Jury selection in the trial began Tuesday, Feb. 7, 2017, at the Wapello County Courthouse.

Yenger found guilty

On Tuesday, Feb. 14, 2017, jurors deliberated about three hours before finding Christopher Yenger guilty of murder in the first degree in the deaths of Nathan Messer and Seth Anderson.

Investigators said Yenger set the house on fire using a bottle of gas with a flaming wick stuck in it — a Molotov cocktail.

Ottumwa Courier reporter Mark Newman wrote Feb. 14:

The state says Yenger was mad that he got his nose bloodied in a fight at a house party in rural Wapello County. He talked to his roommate about wanting to get back at the partiers.

Yenger’s roommate, prosecutors said, was Zachary Dye, 28. At first, he had also been charged with two counts of murder. Prosecutors acknowledge it wasn’t Dye who lit the fire.

He accepted a deal that saw him convicted of aiding and abetting first-degree arson.

“This was a … senseless act,” Oldenburger said after the jury had been released and Yenger, denied bond by the judge, was taken back to jail.

~ Ottumwa Courier, Feb. 14, 2017

Sentencing in both cases is set for April 10, 2017, beginning at 1:30 p.m., though first-degree murder is a Class A felony and carries a mandatory sentence of life in prison without the possibility of parole.

About the Victims

Nathan David “Nate” Messer was born March 23, 1985 in Ottumwa, Iowa, to Mel and Jolynn Woofter Messer. He died March 5, 2006, as a result of an arson house fire set at 11612 140th St. in Ottumwa.

Nathan, who resided at 6 Sussex Place, graduated from Ottumwa High School and Indian Hills Community College, and enrolled at Buena Vista University at the time of his death. He also was working at Community First Credit Union.

He was all-state catcher for Ottumwa High School, and played with American Legion Baseball and Indian Hills Community College Baseball team. He loved to fish, play guitar, play poker with his friends, and he really loved his little brother.

Nathan Messer gravestoneCourtesy photo Jamie Johnson,
Nathan Messer’s gravestone at Shaul Cemetery in Ottumwa reflects Nate’s love for playing guitar and baseball. The 20-year-old was all-state catcher for Ottumwa High School and went on to participate in collegiate baseball teams.
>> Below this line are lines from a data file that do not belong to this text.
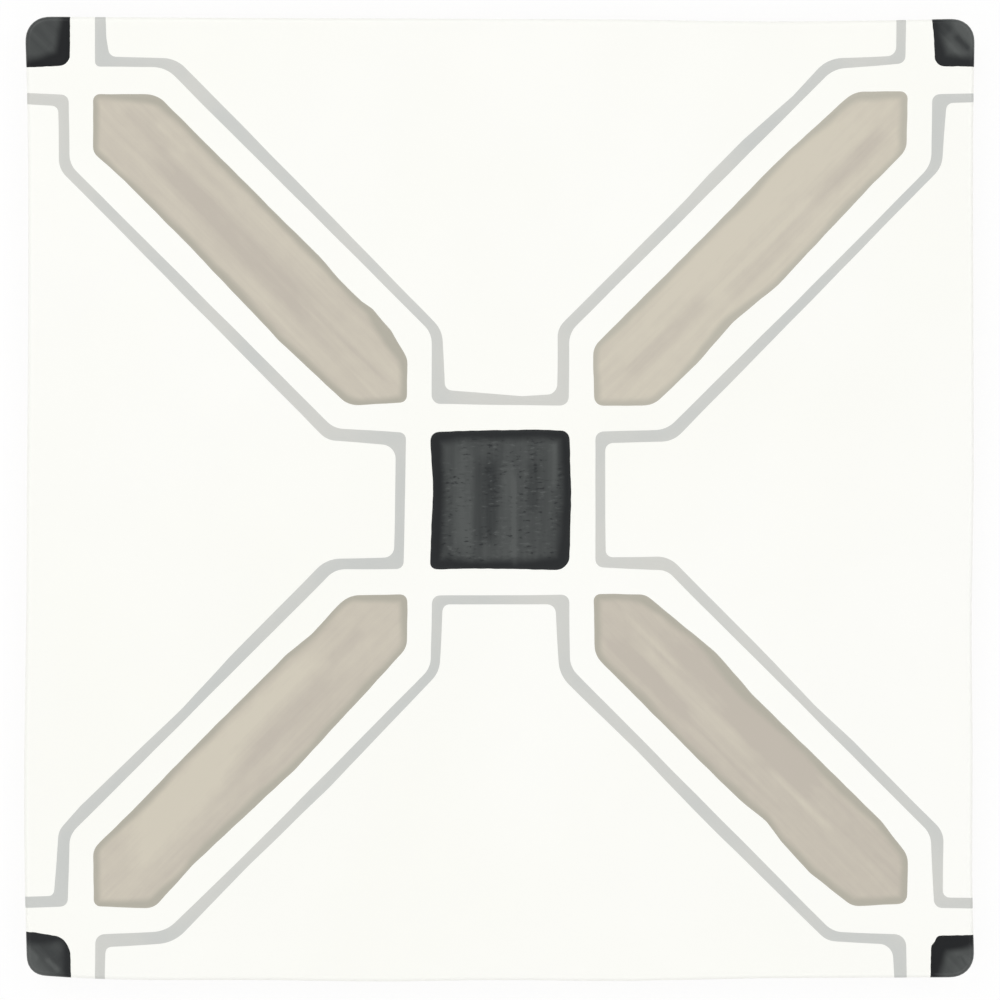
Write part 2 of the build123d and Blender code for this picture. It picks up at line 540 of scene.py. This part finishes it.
# Where colour pools at the rim: (x, y, reach, how much wider the rim is)
POOLS = {
    "bar_head_left": [(-23, 34, 10, 1.2), (-72, 83.5, 7, 0.3), (-20, 21, 6, 0.3)],
    "bar_head_right": [(78, 84, 9, 0.4), (46, 34, 16, 0.5), (84, 74, 6, 0.4)],
    "bar_foot_left": [(-52, -66, 20, 0.5), (-70, -82, 7, 0.4), (-26, -20, 8, 0.3)],
    "bar_foot_right": [(50, -37, 16, 0.9), (31, -20.5, 5, 0.9), (70, -60, 14, 0.5)],
    "square_centre": [
        (-14, 9, 9, 1.0), (-14, 0, 9, 1.0), (-14, -9, 9, 0.9), (14, 8, 9, 0.5),
        (14, -4, 9, 0.4), (12.5, -13, 8, 0.9), (3.1, -13.8, 1.3, -0.7),
    ],
    "corner_head_left": [(-89.2, 90.2, 9, 2.0), (-89.2, 98, 6, 0.5)],
    "corner_head_right": [(90.4, 90.2, 7, 1.3), (97, 90, 5, 0.3)],
    "corner_foot_left": [(-95.5, -90, 4.5, 1.2), (-90.3, -91.8, 2.5, -1.0)],
    "corner_foot_right": [(89.8, -91, 9, 2.3), (95, -90.4, 5, 0.9)],
}

# The colour that gathers at the rim, where it isn't that of the other fields of its kind
RIM_COLOURS = {
    "bar_head_right": (185, 181, 168), "corner_head_left": (12, 15, 18),
    "corner_foot_right": (12, 15, 18),
}


def pooled(points, pools):
    """How much wider the rim is at each point."""
    total = np.zeros(len(points))
    for x, y, reach, width in pools:
        total += width * (1 - smooth(np.hypot(points[:, 0] - x, points[:, 1] - y), 0, reach))
    return total


def streaked(across, along, tone, streaks):
    """A tone for each point, with streaks that fade at their sides and ends."""
    total = np.full(len(across), float(tone))
    for middle, half_width, first, last, shade in streaks:
        core, reach = half_width * STREAK_CORE, half_width * STREAK_REACH
        side = 1 - smooth(abs(across - middle), core, reach)
        fade = (last - first) * STREAK_ENDS
        ends = smooth(along, first, first + fade) * (1 - smooth(along, last - fade, last))
        total += shade * side * ends
    return total


def glaze_piece(name, material):
    """One closed sheet of glaze: its face, its underside and the wall round it.

    Its points keep where they are among the strokes of the brush, for the material: how
    far across the strokes, how far along them and how far in from the rim, in mm.
    """
    triangles = np.array(parts[name])
    numbers, flat = np.unique(triangles, return_inverse=True)
    triangles = flat.reshape(triangles.shape)
    half = len(numbers)
    edges = np.concatenate([triangles[:, [0, 1]], triangles[:, [1, 2]], triangles[:, [2, 0]]])
    known = set(map(tuple, edges.tolist()))
    faces = triangles.tolist()
    faces += (triangles[:, ::-1] + half).tolist()
    for a, b in edges.tolist():
        if (b, a) not in known:
            faces.append([b, a, a + half, b + half])
    points = np.concatenate([outer_face[numbers], inner_face[numbers]])
    piece = new_piece(name, points, faces, material)

    turn = math.radians(AIMS.get(name, PLAIN_AIM))
    spots = plan[numbers] - MIDDLES.get(name, (0, 0))
    across = spots @ (-math.sin(turn), math.cos(turn))
    along = spots @ (math.cos(turn), math.sin(turn))
    depth = rim[numbers] - pooled(plan[numbers], POOLS.get(name, ()))
    tone = streaked(across, along, TONES.get(name, 0), STREAKS.get(name, ()))
    strokes = np.column_stack([across, along, depth])
    keep = piece.data.attributes.new("strokes", "FLOAT_VECTOR", "POINT")
    keep.data.foreach_set("vector", np.tile(strokes, (2, 1)).ravel())
    keep = piece.data.attributes.new("tone", "FLOAT", "POINT")
    keep.data.foreach_set("value", np.tile(tone, 2))


# Materials

# Colours are as they show on a screen, from 0 to 255, and a pair is the two that the
# material drifts between
GROUND_COLOURS = ((251, 251, 245), (252, 252, 248))
GREY_COLOURS = ((200, 202, 199), (208, 208, 203))
TAUPE_COLOURS = ((191, 183, 171), (208, 201, 185))
TAUPE_RIM = (177, 173, 160)
BLACK_COLOURS = ((38, 41, 42), (80, 83, 82))
BLACK_RIM = (24, 27, 29)
CLAY_COLOURS = ((214, 200, 180), (226, 214, 196))
CLAY_SPECK = (196, 178, 154)
SATIN = 0.35  # roughness of the glaze
SATIN_DRIFT = 0.07  # how far it strays both ways
BLACK_MIRROR = 0.35  # the black glaze mirrors a little less than the others
CLAY_LIFT = 0.2  # mm, as the clay's noise would be fainter at level 0, where the back lies
SQUARE_MARKS = 1.3  # how strong the short marks are in the square
CORNER_MARKS = 0.1  # and in the corner fields
NOISE_APART = 10.0  # between the starts of two fields' noise, so that none is like another


def light(red, green, blue):
    """A screen colour as the light values Blender works in."""
    values = []
    for value in (red, green, blue):
        share = value / 255
        values.append(share / 12.92 if share <= 0.04045 else ((share + 0.055) / 1.055) ** 2.4)
    return (*values, 1.0)


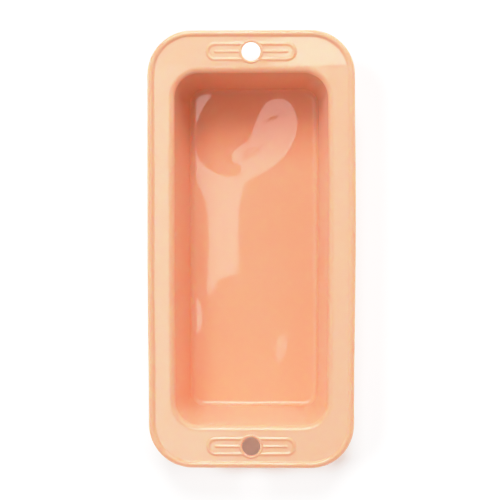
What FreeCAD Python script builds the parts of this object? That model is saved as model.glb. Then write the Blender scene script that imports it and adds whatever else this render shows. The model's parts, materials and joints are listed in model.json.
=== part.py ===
"""Silicone loaf mould with a steel wire moulded into its rim.

The mould rests on its base and opens upwards. Its origin is the centre of the base, +Z is up, the long side
runs along Y and the short side along X. Two solids make the object: the silicone moulding, which is tub,
flange and rim bead in one, and the closed wire that the bead is moulded around. Lengths are in millimetres.
"""

import FreeCAD, Part
import os

import Sketcher
from FreeCAD import Vector

# name, value, what it is
DIMENSIONS = [
    ("mould_length", 285.0, "over the rim bead, along Y"),
    ("mould_width", 136.0, "over the rim bead, along X"),
    ("rim_corner", 29.0, "outer corner radius of the rim, in plan"),
    ("bead_diameter", 4.6, "round bead along the edge of the flange"),
    ("bead_blend", 0.8, "hollow fillet between bead and flange"),
    ("flange_thickness", 2.4, "flat flange between mouth and bead"),
    ("cavity_length", 230.0, "mouth of the cavity along Y, before its edge is rounded"),
    ("cavity_width", 101.0, "mouth of the cavity along X, before its edge is rounded"),
    ("cavity_corner", 16.5, "corner radius of the mouth, in plan"),
    ("cavity_depth", 65.0, "flange face down to the cavity floor"),
    ("draft_angle", 6.0, "degrees that each wall leans out from vertical"),
    ("wall_thickness", 2.0, "side walls, square to their face"),
    ("floor_thickness", 2.2, "under the cavity floor"),
    ("mouth_round", 3.6, "rounding from the flange into the cavity"),
    ("floor_round", 3.5, "rounding from the walls into the cavity floor"),
    ("under_round", 2.5, "rounding under the flange, where the wall leaves it"),
    ("base_round", 5.0, "rounding around the outside of the base"),
    ("foot_band", 8.0, "flat band that the mould rests on, beside the base rounding"),
    ("foot_recess", 0.5, "depth of the recess inside that band"),
    ("foot_corner", 6.0, "corner radius of that recess"),
    ("hole_radius", 6.3, "hanging hole through each end of the flange"),
    ("hole_inset", 14.1, "centre of that hole to the outer edge of the rim"),
    ("ring_radius", 7.0, "middle of the raised ring around each hole"),
    ("ring_section", 0.8, "radius of the ring's half-round section"),
    ("rib_section", 1.0, "radius of the grip ribs' section"),
    ("rib_rise", 0.7, "how far the grip ribs stand above the flange"),
    ("grip_half_length", 28.4, "hole centre to the round end of the outer rib"),
    ("grip_half_height", 4.95, "hole centre to the straight sides of the outer rib"),
    ("middle_half_length", 24.0, "hole centre to the round end of the middle rib"),
    ("wire_diameter", 2.4, "stiffening wire inside the bead"),
]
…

Survivors included his parents, Mel and Jolynn Messer of Ottumwa; brother, Zachary Messer at home; grandparents, Dave and Sandy Woofter of Ottumwa, Mel and Joyce Messer of Ottumwa; great-grandmother, Gwen Warner of Blakesburg; and his second mom, Sheila Salter of Ottumwa.

He was preceded in death by great-grandparents Stan Warner, Eula Reisch, Don and Florence Jacobs, and Ellen and Buck Woofter.

Funeral services were held at 1:30 p.m. Wednesday, March 8, at Willard St. United Methodist Church with Rev. Stephanie Raphael-Nakos officiating. Visitation began at 10 a.m. Tuesday at Reece Funeral Home, with the family present from 6 to 9 p.m. Tuesday.

Nathan was buried in Shaul Cemetery in Ottumwa.

Pallbearers included Ryan Brisendine, Danny Francis, Derek Heinrichs, Zach Richards, Jim Johns, Joel Hinebaugh, Brody Stevens, Matt Rhoads and Nathan Overturf.

In lieu of flowers, a memorial was established to American Legion Baseball and Ottumwa High Baseball programs.

Seth Cotter Anderson

Seth Cotter Anderson, 22, of 2644 N. Court Rd., died March 5, 2006, as a result of a house fire at 11612 140th St., Ottumwa.

He was born November 21, 1983 in Ottumwa to Dennis and Marty Harter Anderson, actually two years to the date from his sister, Keitha. They shared birth dates. Kallie also has a November birth date.

A graduate of Ottumwa High School, he was attending Indian Hills Community College. He was on the honor roll and was a member of the Ottumwa High School Golf team. He won the City Junior Golf Championship as a senior. Seth, “Ping”, to his many friends, had a big heart. He loved playing golf, mushroom hunting in those secret locations on Whiskey Ridge and fishing in that new boat. His other past-time was trying to defend himself from his two sisters, who surrounded him in age. He had worked at HyVee, Carroll Lumber, and was presently employed at Winger Mechanical.

Surviving are his parents, Dennis and Marty Anderson of Ottumwa; two sisters, Keitha and Kallie Jo, both of Ottumwa, and special friends and neighbors, Lloyd D. “Bud” and Cathy Leedom.

He was preceded in death by grandparents, Paul and Bettimae Anderson, Lynn and Ruby Harter.

Mass of Christian Burial was held at 10 a.m. Wednesday at St. Patrick Catholic Church with Rev. John Spiegel officiating. Burial followed at Calvary Cemetery.

Visitation began at 10 a.m. Tuesday at Reece Funeral Home with the family present from 5 to 9 p.m. Tuesday.

Pallbearers included Ted Canny, Shamus Brown, Dustin Ware, Colby Hayes, Bobby Moss, Phil Baum, Fletcher Person and Kenny Keith.

In lieu of flowers, memorials have been established to Cedar Creek Golf Course for a tribute or memorial to Seth; the Gordon Woofley Trust administered through the Elks, or to the Heartland Humane Society.

Seth is buried at Calvary Cemetery in Ottumwa, Wapello County.